How to get started with LISS cardio
Getting started with LISS is really simple. All you need to do is find low-intensity exercises you enjoy – whether that be in the gym or in the great outdoors.
- Fast-paced walking
For beginners, you may want to start with 3-4, 45-60 minute sessions of LISS a week. For more advanced fitness levels, mix in LISS sessions with HIIT throughout the week.
How to get started with HIIT
HIIT training requires you to go as fast as you can for around 30 seconds during one exercise, followed by 2-4 minutes of the same exercise at a slower pace/resting completely.
For instance, if you are on a stationary bike, pedal as fast as you can for 30 minutes, followed by an easy pace for 2-4 minutes. If you’re doing floor work like squat jumps, do as many as you can for 30-90 seconds before walking it off for 30-90 seconds. Each pattern should be repeated for 10-20 minutes.
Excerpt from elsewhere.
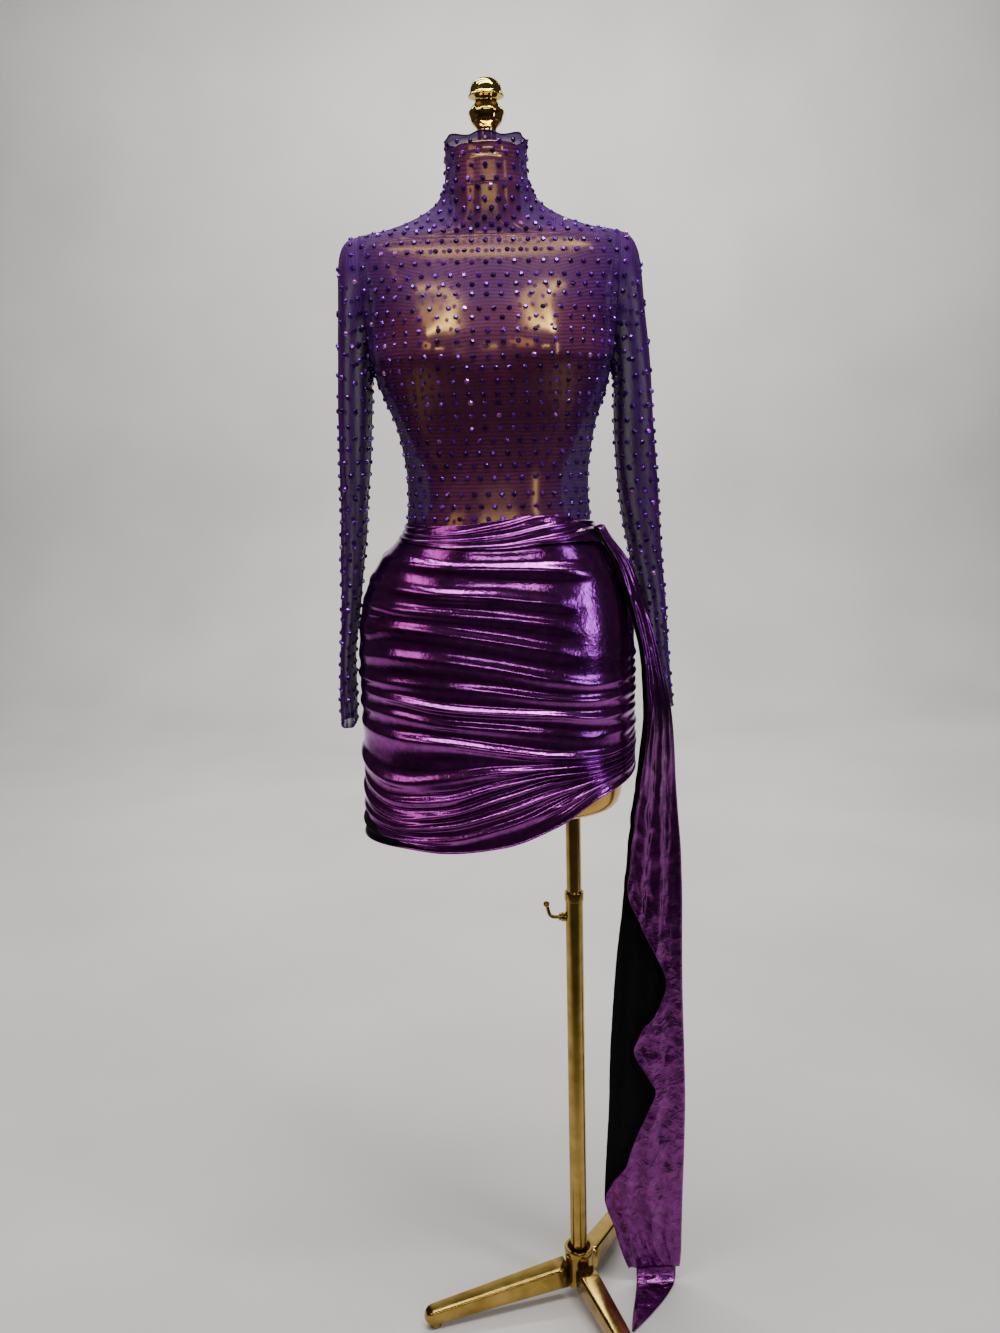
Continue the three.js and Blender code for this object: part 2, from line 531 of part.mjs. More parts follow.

The best HIIT exercises include:
- Squat jumps
- High knees
- Jumping jacks
If you want to keep it interesting, why not create your own circuit which combines a number of HIIT exercises where you’d repeat the entire session over and over until the 20 minutes is up.
Want to keep energy fired up and cut those stubborn pounds faster? We recommend Instant Knockout Cut as the ideal training partner to help elevate your metabolism, boost endurance and keep calories controlled for quicker fat shedding.
The bottom line
All in all, HIIT vs LISS in terms of fat loss seems to be a draw. Both exercise techniques are proven fat burners and will help you lose weight if done correctly.
The question really is what style works for you. If you’re not prepared – or are too busy – to spend hours in the gym every week, HIIT training offers an effective way to burn high calories in minutes, so this may be for you.
However, if you’re new to fitness or put off by the intensity levels required to make HIIT work, LISS is a gentler way to cut those pounds – and keep them off.
Combining the two techniques is also a great way to keep your workouts exciting – and burn fat fast.
Whatever you decide to do, commitment is key to shedding those stubborn pounds. So, choose the workout that you’re most likely to stick to and watch those calories melt away.